Even Record Low French Turnout May Not Be Enough for Le Pen Win

  • Le Pen needs more than double her party’s highest score to win
  • Pollsters see very low turnout in French first-round vote

French Candidates Aim for Macron in Second Debate

The French presidential election may see a record-low turnout this year, political analysts predict -- a factor largely seen to favor the National Front’s Marine Le Pen, who has the most committed supporters.

Yet historical data show that victory might be elusive for the anti-immigration, anti-euro candidate even if that happens.

Data compiled by Bloomberg show that even if the turnout goes to the 1969 record low of 64 percent, Le Pen would need more than double the National Front’s highest election score -- 6.8 million votes nationwide at the Dec. 2015 regional election -- to win. With a 50 percent turnout, winning a majority would require 11.7 million votes.
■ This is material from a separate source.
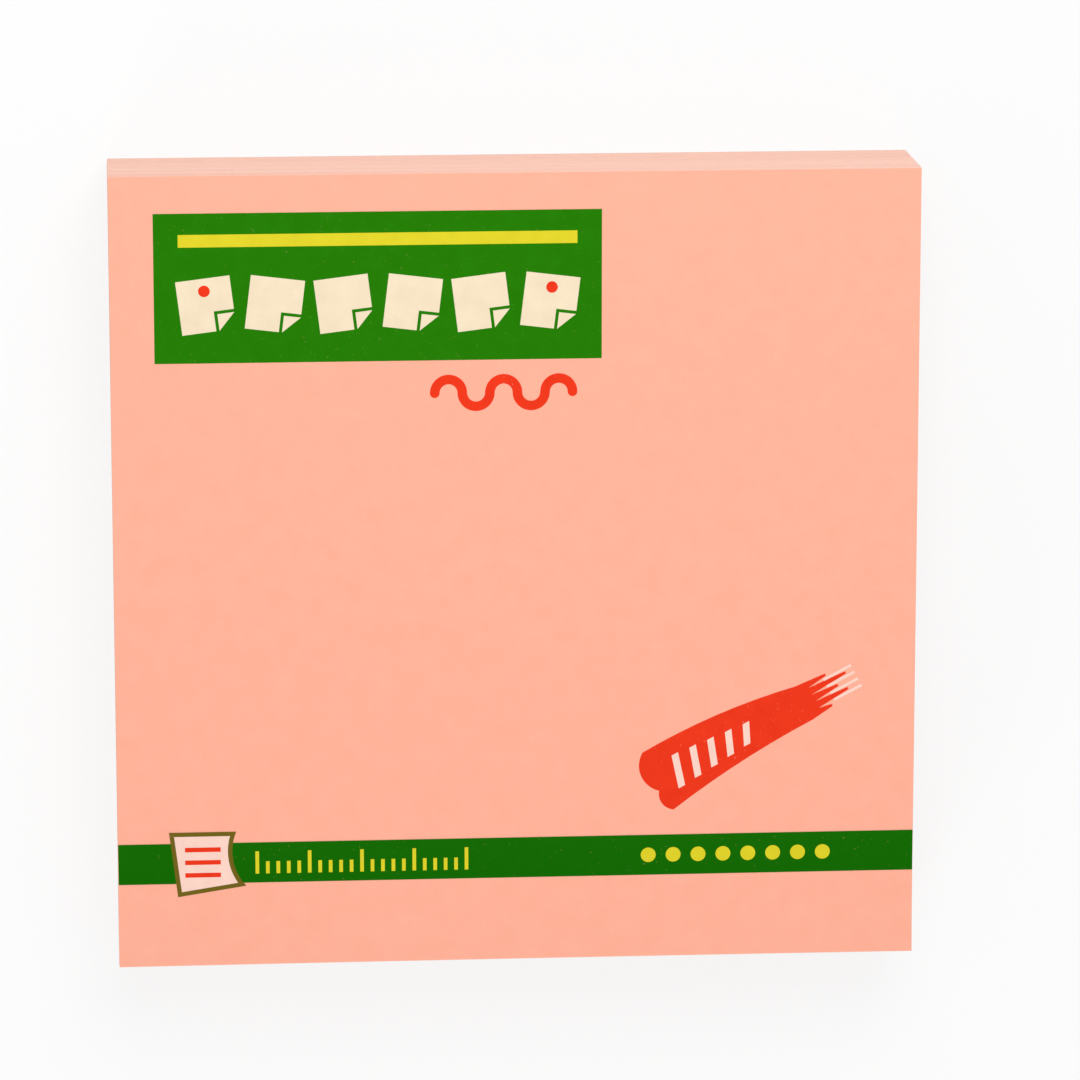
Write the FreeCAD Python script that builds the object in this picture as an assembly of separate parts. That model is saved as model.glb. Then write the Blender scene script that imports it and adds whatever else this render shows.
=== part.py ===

Le Pen’s voting base is the most committed of the top three candidates, and that could boost the turnout of her supporters on voting day relative to that of her rivals. More than 80 percent of her voters are sure of their choice, according to polling company Ifop. That’s much more than independent candidate Emmanuel Macron, about 63 percent of whose supporters say they are sure of voting for him. For Republican nominee Francois Fillon that number stands at 76 percent.

Protest Votes

Nearly 90 percent of adults in France are registered voters and the average turnout at a presidential election since the first direct vote in 1965 is 78 percent. A part of the electorate may not vote, put in a blank or invalid ballot in protest. Pollsters and political analysts, including at Cevipof and Ifop, estimate the overall turnout this year may fall below 65 percent. Their estimate doesn’t include the blank or other invalid ballots.

That latest polls show Le Pen is neck-and-neck with Macron in the first round, each getting about a quarter of the votes and Fillon a distant third. In the run-off, all the polls show Le Pen would lose against either of these two rivals. Yet in the May second round, disenchanted supporters of the far-left, the Socialist party or the eliminated mainstream candidate may abstain or put in an invalid protest vote, effectively boosting Le Pen’s chances.

France’s two-round, direct vote presidential election will be held on April 23 and May 7.